Ceux d’entre nous qui ont connu et fréquenté des terrains de conflits, conservent tous, intimement, le souvenir de ces instants fugaces, durant lesquels le temps semble s’arrêter ou se figer. Ces instants qui semblent une éternité, ne durent pourtant pas longtemps… Un instant seulement, où l’on prend conscience, brutalement, dans une infinie impuissance, de la possible survenue de la fatale tragédie. Au fil des années, l’on apprend, au retour d’une mission sur des terrains difficiles, à reconnaître en soi, la manifestation de ce sentiment secrètement conservé, que rien n’incite à exprimer : celui d’avoir échappé, une fois encore, au pire.

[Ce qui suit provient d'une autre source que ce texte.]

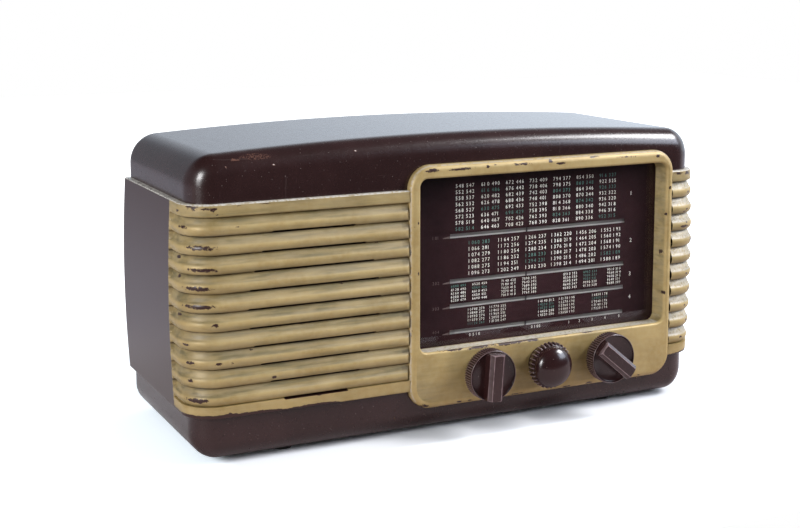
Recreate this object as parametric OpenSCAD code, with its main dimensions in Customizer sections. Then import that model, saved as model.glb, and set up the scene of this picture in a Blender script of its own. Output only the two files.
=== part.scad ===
/* [Cabinet] */
// Width of the cap and of the base
cab_w = 480; // [460:2:520]
// Depth from the front face to the rear rim
cab_d = 175; // [172:1:195]
// Height of the moulding at the ends of its top
cab_h = 247; // [244:1:262]
// Rise of the top from its ends to its middle
crown = 7; // [4:1:10]
// Wall thickness of the moulding
wall = 4; // [3.5:0.25:4.5]
// Radius of the top corners, seen from the front
top_r = 29; // [22:1:34]
// Radius of the bottom corners, seen from the front
bottom_r = 22; // [16:1:26]
// Radius of the upright front corners, seen from above
corner_r = 22; // [16:1:28]
// Radius of the top and bottom front edges
edge_r = 17; // [12:1:20]

/* [Ribbed band] */
// Height of the band's lower edge
band_bottom = 37.5; // [34:0.5:40]
// Height of the band's upper edge
band_top = 209; // [200:1:214]
// How far the band stands out at its edges
band_out = 5; // [4:0.5:6]
// How much further it stands out at mid-height
band_bow = 3; // [1:0.5:4]
// Height of the plain lip above and below the ribs
lip_h = 9.8; // [8:0.2:12]
// Number of ribs
rib_count = 10; // [8:1:12]
// Depth of the coves between the ribs
rib_depth = 4.5; // [3:0.25:5]
// Height of a rib's crest, as a share of the pitch
rib_crest = 0.24; // [0.16:0.02:0.4]
// How far the ribs run round onto the sides
rib_wrap = 38; // [30:1:50]
// Height of a sound slot
slot_h = 2.6; // [2:0.2:3.4]
// Length of the longest sound slot
slot_len = 116; // [96:2:124]
// How fast the slots grow shorter, per row squared
slot_taper = 0.022; // [0.01:0.002:0.026]

/* [Dial frame] */
// Middle of the frame, to the right of the cabinet's middle
frame_x = 76.5; // [74:0.5:80]
// Width of the frame
frame_w = 267; // [264:1:272]
// Height of the frame's lower edge
frame_z = 23.5; // [22:0.5:25]
// Height of the frame
frame_h = 207; // [204:1:209]
// Radius of the frame's corners
frame_r = 20; // [16:1:24]
// Radius of the frame's front edge
frame_edge = 5; // [3:0.5:6]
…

Une prime de la Providence, en plus du privilège d’être allé jusqu’au bout du besoin de savoir, de voir, de comprendre… Ce sentiment ne dure pas longtemps, cédant au désir d’entreprendre d’autres futures missions…

 

Dans notre métier, on évoque peu ces sensations. On évoque peu nos angoisses, nos appréhensions, nos doutes et nos peurs. Nos proches sont les derniers à savoir, au-delà des apparences, la constante tension qui constitue aussi le support de nos engagements. J’ai pris conscience de cette « exception journalistique » lors d’une journée passée à Mulhouse en 2003 pour assister aux obsèques de Jean Hélène (de son vrai nom Christian Baldensperger), journaliste de RFI, assassiné à Abidjan le 21 octobre de cette même année. La famille de Jean Hélène découvrait, ce jour-là, le parcours et les détails de la vie du journaliste, que Gilles Schneider – alors directeur général adjoint de RFI – s’appliquait à leur raconter. Une parente de Jean Hélène confia alors : « Jamais, il ne nous avait raconté tout ça… Quand il venait nous voir, il parlait de tout mais rarement de son métier. Et surtout pas des risques auxquels il s’exposait… ». Cette réaction de la famille de Jean Hélène nous avait alors révélé, à Gilles Schneider et moi, une autre réalité, jusque-là bien enfouie : plusieurs familles pourraient en dire autant de leurs parents et proches exerçant ce métier forcément exaltant, souvent porteurs de dangers que, nous, journalistes, avons souvent l’illusion de dompter et domestiquer. Que nous occultons, tel un réflexe consommé… Il est vrai que la valeur des expériences vécues nous incite davantage à rendre grâce à ce métier, qu’à en redouter les risques. Mais il n’est jamais inutile de rappeler qu’il est porteur de dangers, et qu’il nous est bien souvent arrivé de rencontrer sur notre chemin des personnages souhaitant le pire sort à un journaliste, à défaut de le voir renoncer à exercer son métier…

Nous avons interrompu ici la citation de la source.